-- Start Input records --
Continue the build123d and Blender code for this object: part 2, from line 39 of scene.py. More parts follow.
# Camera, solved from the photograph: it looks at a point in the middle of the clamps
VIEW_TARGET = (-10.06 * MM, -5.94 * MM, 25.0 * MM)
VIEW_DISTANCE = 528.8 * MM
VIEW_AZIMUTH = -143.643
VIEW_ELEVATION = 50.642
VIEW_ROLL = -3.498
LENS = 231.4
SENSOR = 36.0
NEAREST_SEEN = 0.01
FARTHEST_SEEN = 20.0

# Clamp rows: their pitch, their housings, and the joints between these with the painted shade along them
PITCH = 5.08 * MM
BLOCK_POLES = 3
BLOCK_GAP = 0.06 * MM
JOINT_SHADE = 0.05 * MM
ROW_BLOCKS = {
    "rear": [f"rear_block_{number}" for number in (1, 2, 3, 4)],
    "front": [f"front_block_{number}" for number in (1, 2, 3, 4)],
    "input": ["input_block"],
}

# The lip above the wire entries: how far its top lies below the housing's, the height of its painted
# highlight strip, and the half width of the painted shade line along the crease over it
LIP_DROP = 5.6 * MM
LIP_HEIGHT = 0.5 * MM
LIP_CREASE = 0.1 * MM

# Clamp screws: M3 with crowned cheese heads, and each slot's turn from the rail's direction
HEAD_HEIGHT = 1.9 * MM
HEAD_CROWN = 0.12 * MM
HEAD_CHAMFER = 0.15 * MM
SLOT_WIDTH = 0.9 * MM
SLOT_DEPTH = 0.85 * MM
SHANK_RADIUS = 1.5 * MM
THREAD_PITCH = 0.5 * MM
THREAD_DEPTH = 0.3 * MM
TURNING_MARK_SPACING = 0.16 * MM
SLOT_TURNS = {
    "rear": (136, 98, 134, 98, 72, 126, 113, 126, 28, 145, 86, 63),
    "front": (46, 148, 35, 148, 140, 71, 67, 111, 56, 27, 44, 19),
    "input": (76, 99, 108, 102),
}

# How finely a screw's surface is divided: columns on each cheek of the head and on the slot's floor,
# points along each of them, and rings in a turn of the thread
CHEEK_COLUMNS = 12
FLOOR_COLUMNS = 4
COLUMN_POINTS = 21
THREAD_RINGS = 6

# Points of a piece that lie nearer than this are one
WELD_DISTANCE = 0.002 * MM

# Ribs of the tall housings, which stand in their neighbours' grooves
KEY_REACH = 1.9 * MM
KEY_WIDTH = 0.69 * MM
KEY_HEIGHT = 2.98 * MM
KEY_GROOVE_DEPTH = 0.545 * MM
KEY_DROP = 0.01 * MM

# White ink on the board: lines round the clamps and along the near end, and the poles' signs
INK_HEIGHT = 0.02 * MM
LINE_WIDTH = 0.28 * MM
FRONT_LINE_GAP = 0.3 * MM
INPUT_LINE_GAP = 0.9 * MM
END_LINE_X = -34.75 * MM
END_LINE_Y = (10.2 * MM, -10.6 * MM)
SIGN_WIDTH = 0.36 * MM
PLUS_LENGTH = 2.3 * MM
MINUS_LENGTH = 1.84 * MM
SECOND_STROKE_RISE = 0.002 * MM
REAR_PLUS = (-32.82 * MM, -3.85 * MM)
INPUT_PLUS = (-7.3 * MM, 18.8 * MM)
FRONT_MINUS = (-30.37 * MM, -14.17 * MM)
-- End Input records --
-- Start Input records --
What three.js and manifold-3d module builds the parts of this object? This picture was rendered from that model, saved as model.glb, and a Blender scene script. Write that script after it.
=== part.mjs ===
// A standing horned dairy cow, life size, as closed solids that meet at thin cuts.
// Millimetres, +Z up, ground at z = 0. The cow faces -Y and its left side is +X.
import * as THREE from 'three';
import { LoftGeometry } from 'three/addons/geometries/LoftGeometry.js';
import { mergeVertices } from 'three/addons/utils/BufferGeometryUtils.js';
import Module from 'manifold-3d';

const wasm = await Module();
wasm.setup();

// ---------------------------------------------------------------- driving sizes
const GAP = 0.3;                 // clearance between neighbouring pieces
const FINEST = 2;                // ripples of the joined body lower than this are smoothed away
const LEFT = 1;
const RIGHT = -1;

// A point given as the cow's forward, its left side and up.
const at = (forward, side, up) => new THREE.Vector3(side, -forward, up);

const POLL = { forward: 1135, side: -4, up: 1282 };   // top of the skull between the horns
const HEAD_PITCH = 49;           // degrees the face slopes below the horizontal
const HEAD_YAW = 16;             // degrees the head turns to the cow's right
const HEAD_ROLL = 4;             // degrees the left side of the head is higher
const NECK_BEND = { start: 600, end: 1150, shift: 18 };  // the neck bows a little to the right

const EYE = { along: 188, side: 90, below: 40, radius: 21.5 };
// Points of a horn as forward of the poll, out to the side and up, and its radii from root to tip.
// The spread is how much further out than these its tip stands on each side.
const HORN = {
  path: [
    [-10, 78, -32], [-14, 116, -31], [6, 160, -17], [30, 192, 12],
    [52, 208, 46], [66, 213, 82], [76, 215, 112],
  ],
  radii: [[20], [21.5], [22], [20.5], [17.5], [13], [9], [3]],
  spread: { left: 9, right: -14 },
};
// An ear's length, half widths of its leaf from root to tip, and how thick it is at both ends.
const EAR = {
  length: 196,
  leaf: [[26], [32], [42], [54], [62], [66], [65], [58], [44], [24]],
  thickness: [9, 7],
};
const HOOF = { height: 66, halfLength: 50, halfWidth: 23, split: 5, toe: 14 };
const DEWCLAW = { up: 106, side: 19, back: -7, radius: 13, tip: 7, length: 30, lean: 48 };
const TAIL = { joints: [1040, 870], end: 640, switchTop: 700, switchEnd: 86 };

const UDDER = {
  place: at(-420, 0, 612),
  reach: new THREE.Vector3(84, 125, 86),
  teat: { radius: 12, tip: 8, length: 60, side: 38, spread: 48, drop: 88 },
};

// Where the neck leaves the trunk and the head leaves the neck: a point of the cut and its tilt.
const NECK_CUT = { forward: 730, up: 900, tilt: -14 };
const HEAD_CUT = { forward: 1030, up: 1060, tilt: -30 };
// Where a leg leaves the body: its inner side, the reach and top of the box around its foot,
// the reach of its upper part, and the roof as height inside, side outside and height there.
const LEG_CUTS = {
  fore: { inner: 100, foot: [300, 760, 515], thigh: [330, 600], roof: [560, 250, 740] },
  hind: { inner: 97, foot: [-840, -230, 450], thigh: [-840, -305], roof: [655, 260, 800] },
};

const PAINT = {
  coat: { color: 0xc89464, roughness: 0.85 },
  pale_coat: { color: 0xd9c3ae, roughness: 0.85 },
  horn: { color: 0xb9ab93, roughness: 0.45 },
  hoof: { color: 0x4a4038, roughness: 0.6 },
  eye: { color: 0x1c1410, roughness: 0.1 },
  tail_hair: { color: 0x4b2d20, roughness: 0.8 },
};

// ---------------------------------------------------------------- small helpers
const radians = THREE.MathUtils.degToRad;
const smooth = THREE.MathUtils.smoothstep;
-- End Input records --
• **Required work**: Only the lines running from the line with "What three.js and" through the line with "to the right" should be repeated, exactly and with both ends kept.

• **Result of the exercise**:
What three.js and manifold-3d module builds the parts of this object? This picture was rendered from that model, saved as model.glb, and a Blender scene script. Write that script after it.
=== part.mjs ===
// A standing horned dairy cow, life size, as closed solids that meet at thin cuts.
// Millimetres, +Z up, ground at z = 0. The cow faces -Y and its left side is +X.
import * as THREE from 'three';
import { LoftGeometry } from 'three/addons/geometries/LoftGeometry.js';
import { mergeVertices } from 'three/addons/utils/BufferGeometryUtils.js';
import Module from 'manifold-3d';

const wasm = await Module();
wasm.setup();

// ---------------------------------------------------------------- driving sizes
const GAP = 0.3;                 // clearance between neighbouring pieces
const FINEST = 2;                // ripples of the joined body lower than this are smoothed away
const LEFT = 1;
const RIGHT = -1;

// A point given as the cow's forward, its left side and up.
const at = (forward, side, up) => new THREE.Vector3(side, -forward, up);

const POLL = { forward: 1135, side: -4, up: 1282 };   // top of the skull between the horns
const HEAD_PITCH = 49;           // degrees the face slopes below the horizontal
const HEAD_YAW = 16;             // degrees the head turns to the cow's right
const HEAD_ROLL = 4;             // degrees the left side of the head is higher
const NECK_BEND = { start: 600, end: 1150, shift: 18 };  // the neck bows a little to the right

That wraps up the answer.